KIEV, Feb 3 (AFP): Fears grew Tuesday of an escalation in the mounting bloodshed in east Ukraine as the United States mulled arming Kiev and pro-Russian rebels ordered a mass mobilisation.
At least 16 civilians and five government troops were killed over the past 24 hours in fierce clashes across the conflict zone, government and pro-Russian rebel officials said.
The ferocious fighting remains focused around the battleground town of Debaltseve, a strategic railway hub between the rebel strongholds Donetsk and Lugansk where separatists are fighting to encircle Ukrainian forces.
The latest casualties come as fighting has surged in recent weeks after separatists tore up a tenuous ceasefire deal and pushed into government-held territory.
Ukraine's government on Tuesday announced tough new rules limiting the documents Russians can use to enter the country in a move likely to stoke further tensions between Moscow and Kiev.
From March 1 Russians will no longer be able to enter Ukraine on their internal identity documents and will instead require a passport for overseas travel, a government decree said.

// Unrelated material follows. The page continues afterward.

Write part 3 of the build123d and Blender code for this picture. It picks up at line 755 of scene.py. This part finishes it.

Surveys estimate that over 70 percent of Russians do not possess such a document.
The United Nations said Tuesday the civilian death toll has risen by 224 in the past three weeks and that the total of those killed in the conflict since April now stands at over 5,358 people.
"Any further escalation will prove catastrophic for the 5.2 million people living in the midst of conflict in eastern Ukraine," warned UN High Commissioner for Human Rights Zeid Ra'ad Al Hussein.

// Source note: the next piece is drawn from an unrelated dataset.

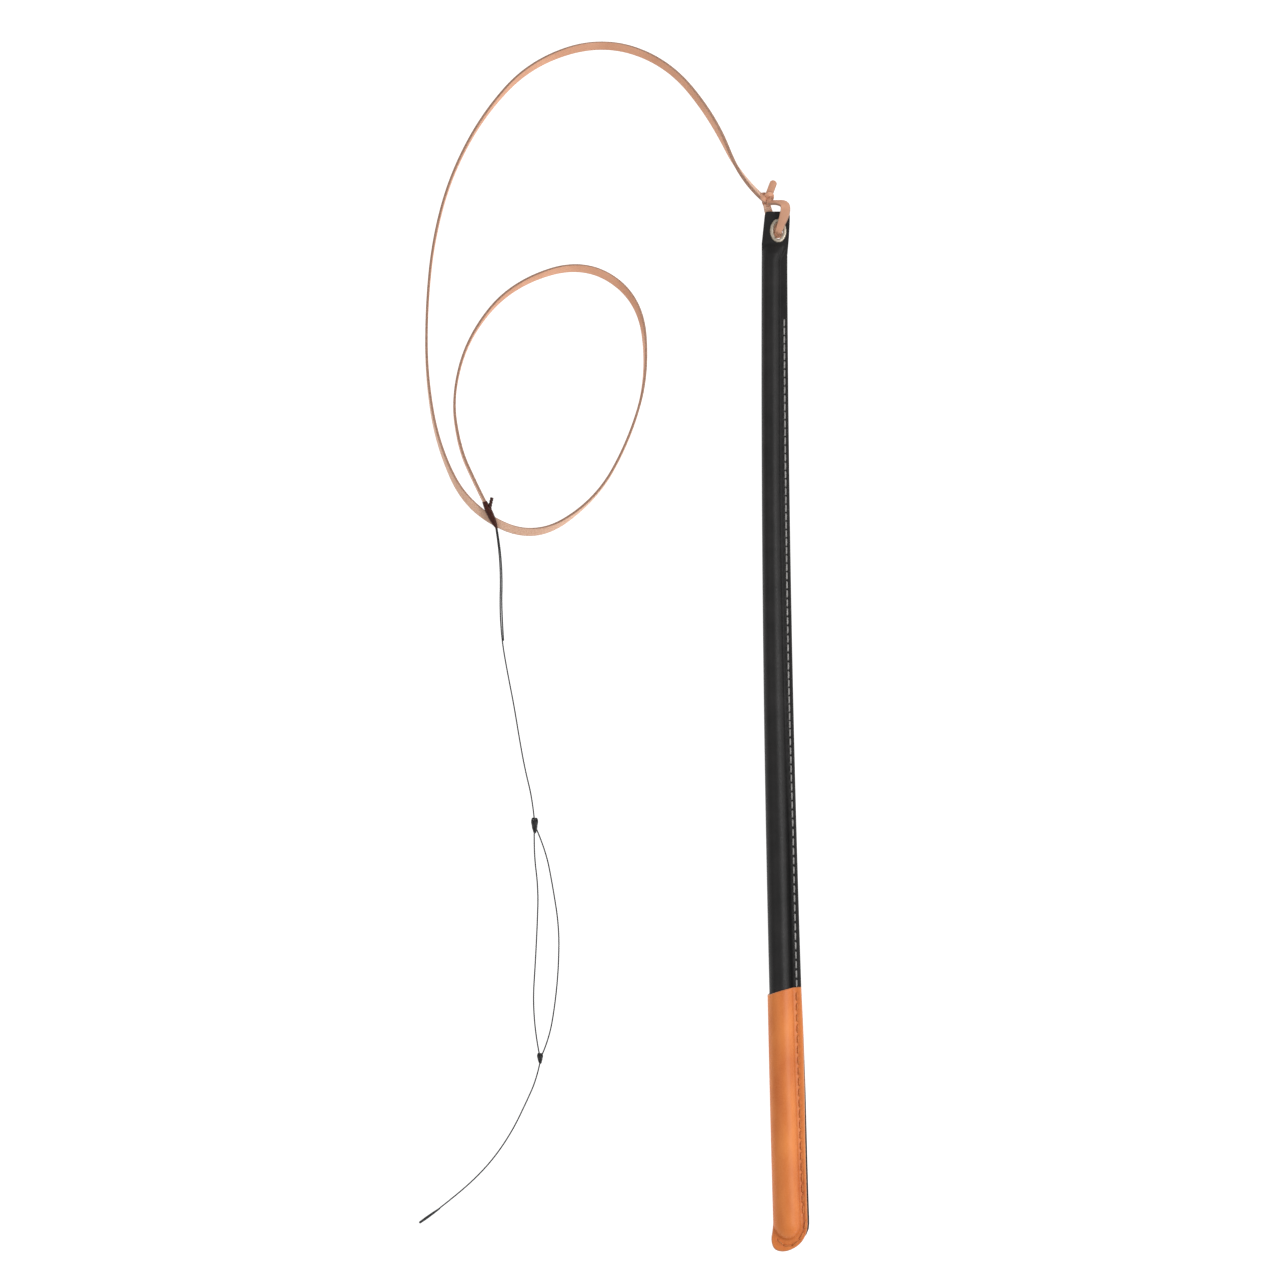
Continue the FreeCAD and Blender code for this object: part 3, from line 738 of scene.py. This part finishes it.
def plied(name, runs, diameter, material, twist, step, sides=12):
    """One object of twisted thread along each of the given lines of points."""
    section = round_section(diameter, sides, PLIES, 0.22)
    parts, values = [], []
    for points in runs:
        rings = swept(spaced(points, step), section, turn=lambda run: 360 * run / twist)
        parts.append(skin(rings))
        values += ridges(sides, PLIES, len(rings))
    made = mesh_object(name, *joined(parts), material)
    point_value(made, "painted_ply_light", values)
    return made


def thread_cord(name, route, node_name, material):
    """A length of the cracker's thread along its route, and the line that it follows."""
    path = spline_points(route)
    made = plied(name, [path], STRAND, material, THREAD_TWIST, THREAD_STEP)
    return place(made, "cracker", "cracker_thread", node_name), path


def wound(name, route, radii, diameter, material):
    """Thread wound closely round a straight core, whose outside has the given radii."""
    start = Vector(route[0])
    whole = Vector(route[1]) - start
    side = whole.cross(Vector((0, 0, 1))).normalized()
    top = side.cross(whole.normalized())
    keys = [(i / (len(radii) - 1), radius) for i, radius in enumerate(radii)]
    steps = int(whole.length / (diameter * 0.98)) * WINDING_SIDES
    helix = []
    for k in range(steps + 1):
        angle = math.tau * k / WINDING_SIDES
        radius = max(on_keys(keys, k / steps) - diameter / 2, 0.1 * MM)
        out = side * math.cos(angle) + top * math.sin(angle)
        helix.append(start + whole * (k / steps) + out * radius)
    rings = swept(helix, round_section(diameter, 8), up=whole)
    core = []
    for k in range(WINDING_CORE_STEPS + 1):
        share = k / WINDING_CORE_STEPS
        radius = max(on_keys(keys, share) - diameter * 0.45, 0.1 * MM)
        section = round_section(2 * radius, WINDING_SIDES)[::-1]
        core.append(ring(start + whole * share, section, side, top))
    made = mesh_object(name, *joined([skin(rings), skin(core)]), material)
    # Painted shade: the core under the winding takes the thread's dark groove colour.
    point_value(made, "painted_ply_light", [1.0] * (len(rings) * 8) + [0.0] * (len(core) * WINDING_SIDES))
    return made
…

Concerns over the spiralling conflict come as Washington says it is seriously considering providing arms and more military equipment to Ukraine.

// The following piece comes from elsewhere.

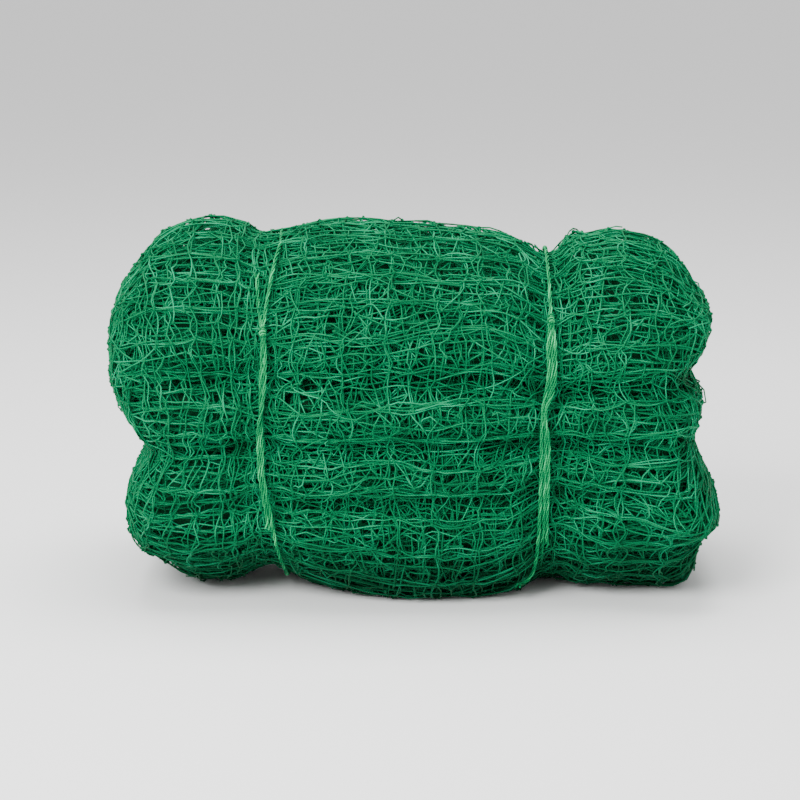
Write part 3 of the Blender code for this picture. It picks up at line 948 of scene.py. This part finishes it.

President Barak Obama's administration had previously ruled out sending weapons to Ukraine's government but the failure of economic sanctions to force Russia to halt alleged military support for the separatists has prompted a second look at the option, officials told AFP.
"What's being discussed is perhaps we should begin providing defensive weapons,defensive equipment, to Ukraine," a senior official said.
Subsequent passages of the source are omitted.